AFP Photo
AFP Photo

Winter Solstice 2020: The annual winter solstice, which brings with it 'the shortest day of the year' is once again around the corner. The celestial event, which is also referred to as the hiemal solstice or hibernal solstice, occurs during the winter in Northern Hemisphere (usually on December 21 or 22 each year).

On this day, the Earth's respective hemisphere is so far away from the sun that the night lasts longer. In fact, the winter solstice brings with it the longest night of the year, when the Sun is at its lowest daily maximum elevation in the sky.

Winter solstice occurs in December for the northern hemisphere, and June for the southern hemisphere.
Winter solstice occurs in December for the northern hemisphere, and June for the southern hemisphere.
Photo: Creative Commons File Image for the 2004 solstice

It is believed that the solstice, derived from the Latin sol ("sun") and sistere ("to stand still"), may have held immense cultural significance for ancient and prehistoric civilisations, even so far back as during neolithic times. This is also the reason why the day has traditionally been marked by festivals and rituals.

About 200 years ago, the 19th-century Japanese artist Utagawa Kunisada captured a portrayal of the Japanese Sun goddess Amaterasu emerging from a cave, on a ukiyo-e woodblock print, which was popular during the era.

Japanese Sun goddess Amaterasu emerging from a cave.
Japanese Sun goddess Amaterasu emerging from a cave.
Kunisada

The Dōngzhì Festival (literally, the Winter Solstice Festival) is one of the most important East Asian festivals, celebrated on this day by the Chinese, Japanese, Koreans, and the Vietnamese during what they call the Dongzhi solar term (winter solstice). Traditionally in East Asia, people get together as a family and observe the day by making and eating 'tangyuan' (rice balls) to symbolise reunion.

In Ireland, people gather around a 5,200-year-old tomb a few days before the winter solstice and then wait for the rising sun to light the inner passage and chamber of the tomb. At dawn, from December 19th to 23rd, a narrow beam of light penetrates the roof-box and reaches the floor of the chamber, gradually extending to the rear of the chamber, which is a sight to behold for many across the world.

In India, we mark the Makar Sankranti a bit late, in January. But nonetheless, the festival day holds a significance to the solstice celestial event since it is observed on the first day of Sun's transit into the Capricorn zodiac, therefore marking the end of the month with the winter solstice and the start of longer days.

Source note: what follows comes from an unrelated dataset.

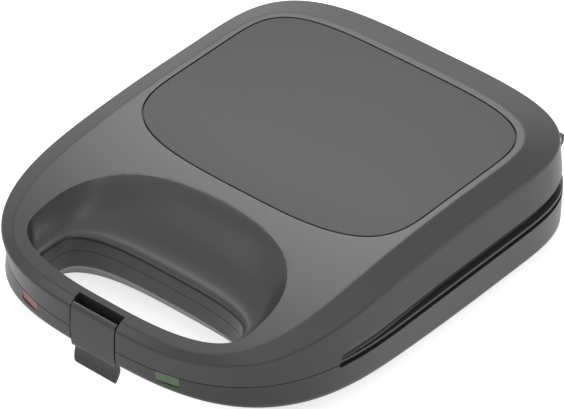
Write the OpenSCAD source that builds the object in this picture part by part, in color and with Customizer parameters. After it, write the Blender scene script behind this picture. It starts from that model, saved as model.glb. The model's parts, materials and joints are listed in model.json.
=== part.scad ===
// Two-slice sandwich toaster with a hinged lid, a loop handle and a front latch.
// Millimetres, +Z up, table at z = 0. Plans are laid out about the middle of the cooking
// plates and then shifted so that the origin is under the middle of the whole object.

/* [Housings] */
// Width over the parting line
body_w = 238; // [234:1:246]
// Reach of the housings behind the plate middle, at the parting line
rear_reach = 106.8; // [106:0.1:112]
// Reach of the handle in front of the plate middle, at the parting line
front_reach = 194.3; // [190:0.1:204]
// Height of the lid top above the table
top_z = 72; // [70:0.5:80]
// Height of the parting line between base and lid
parting_z = 33.9; // [33:0.1:35]
// Gap between the closed base and lid edges
parting_gap = 0.3; // [0.2:0.05:0.6]
// Plastic wall of both housings
wall_t = 2.5; // [2:0.1:3]
// Thickness of the lid roof, which holds the panel pocket
roof_t = 4.2; // [3.6:0.1:5]
// Thickness of the base floor
floor_t = 2.5; // [2:0.1:3.5]
// Height of the base floor underside above the table
foot_gap = 4; // [3:0.5:6]

/* [Lid shape] */
// How far the lid roof edge lies inside the parting line, at the sides
roof_side_inset = 18.3; // [16:0.1:24]
// How far the lid roof edge lies inside the parting line, at the rear
roof_rear_inset = 25.2; // [23:0.1:30]
// How far the lid roof edge lies inside the parting line, at the front
roof_front_inset = 5.5; // [5:0.1:8]
// Draft of the lid wall from the parting line to its upper edge, at the sides
wall_draft = 3.2; // [2.6:0.1:4]
// Draft of the lid wall at the front
front_draft = 0.85; // [0.6:0.05:1.4]
// Draft of the lid wall at the rear
rear_draft = 1.5; // [1:0.1:3]
// Drop from the lid roof to the wall's upper edge, across the rear chamfer
chamfer_drop = 6.15; // [5:0.05:8]
// Distance in front of the plate middle where the lid roof begins to fall
fall_start = 9.6; // [0:0.1:20]
// Radius of the falling roof, seen from the side
fall_r = 790; // [740:5:900]
// Radius of the falling upper wall edge, seen from the side
edge_fall_r = 916; // [860:1:980]

/* [Base shape] */
// Draft of the base wall from the parting line down to its lower edge, at the sides
base_draft = 2.2; // [1.6:0.1:3]
// Draft of the base wall at the front
base_front_draft = 0.3; // [0.2:0.1:0.8]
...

According to astronomers, the sun goes 90 degrees below the horizon at solar midnight to the nadir, with reference to the Tropic of Capricorn in the northern hemisphere. At the pole, there is continuous darkness or twilight around the winter solstice. Its opposite is the summer solstice, which occurs when the Earth's pole has the maximum tilt towards the sun and witnesses the longest day and the shortest night.

This year, Winter Solstice 2020 also coincides with the celestial conjunction of Jupiter and Saturn planets, as the sun reaches a point where it appears to shine farthest to the south of equator over the Tropic of Capricorn, marking the start of the winter solstice.

As the fifth planet from the sun, Jupiter is the largest in the solar system, as a gas giant with a mass one-thousandth of the Sun.